A consumer advocacy group on Thursday released a study alleging credit card companies use arbitration firms that they know will rarely rule in favor of consumers.

Nearly all credit card customer service agreements mandate binding arbitration because it is a cheaper and faster way to resolve disputes, industry officials say.

Public Citizen though says the companies hire arbitration firms that almost always rule in favor of the card issuer.

Arbitration firms used by companies such as Mastercard Inc., Visa, Discover Financial Services LLC and American Express Co. ruled against consumers in about 18,000 of 19,000 disputes analyzed in Public Citizen’s study. All of the arbitration cases in the study were handled by the Minneapolis-based National Arbitration Forum.

“This is a system that is unfair to consumers,” Joan Claybrook, the group’s president said at a press briefing.

Sen.

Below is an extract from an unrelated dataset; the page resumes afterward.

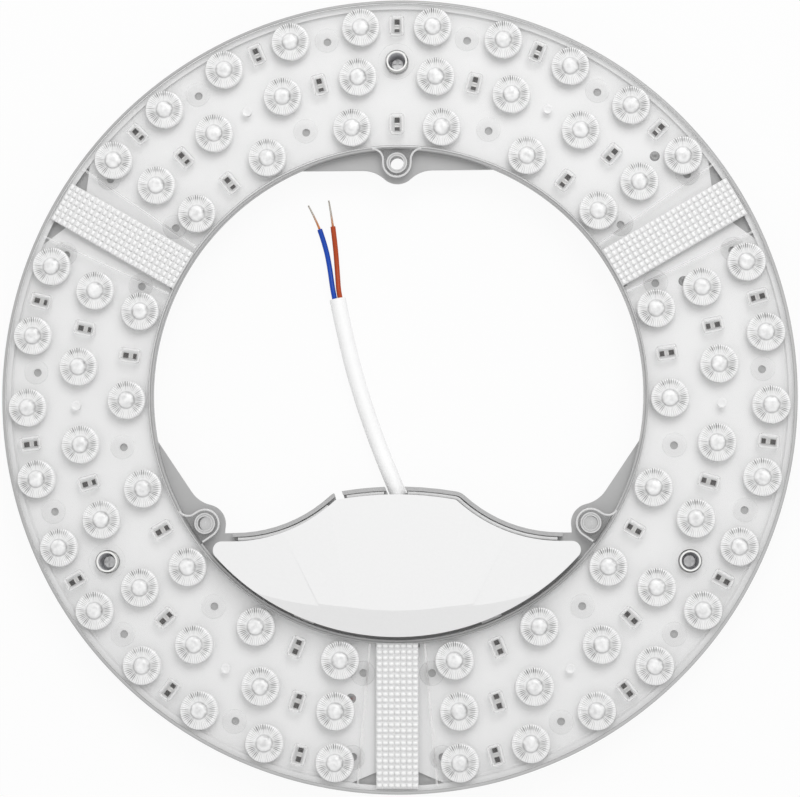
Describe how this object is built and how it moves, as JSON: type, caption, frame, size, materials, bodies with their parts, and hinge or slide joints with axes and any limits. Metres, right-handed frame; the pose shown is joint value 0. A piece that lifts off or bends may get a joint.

Russ Feingold, D-Wis. and Rep Hank Johnson, D-Ga., attended the briefing to say they have introduced legislation that would let credit card customers choose arbitration or civil court in a dispute.

“People shouldn’t have to give up their legal rights just to get a credit card,” Claybrook said.

In 15,000 other cases analyzed, there was either a settlement outside arbitration, the customer or the card issuer dropped their dispute, or a customer filed for bankruptcy protection.

A trade group representing banks, which issue many credit cards, criticized the group’s findings. The report “varies wildly from other respected research on the topic,” Edward Yingling, chief executive of the American Bankers Association trade group, said in a statement. He said arbitration is a faster, less expensive alternative to complex litigation in customer disputes with credit card issuers.

Public Citizen’s study singled out arbitration disputes in California because it is the only state that requires arbitration resolutions be disclosed.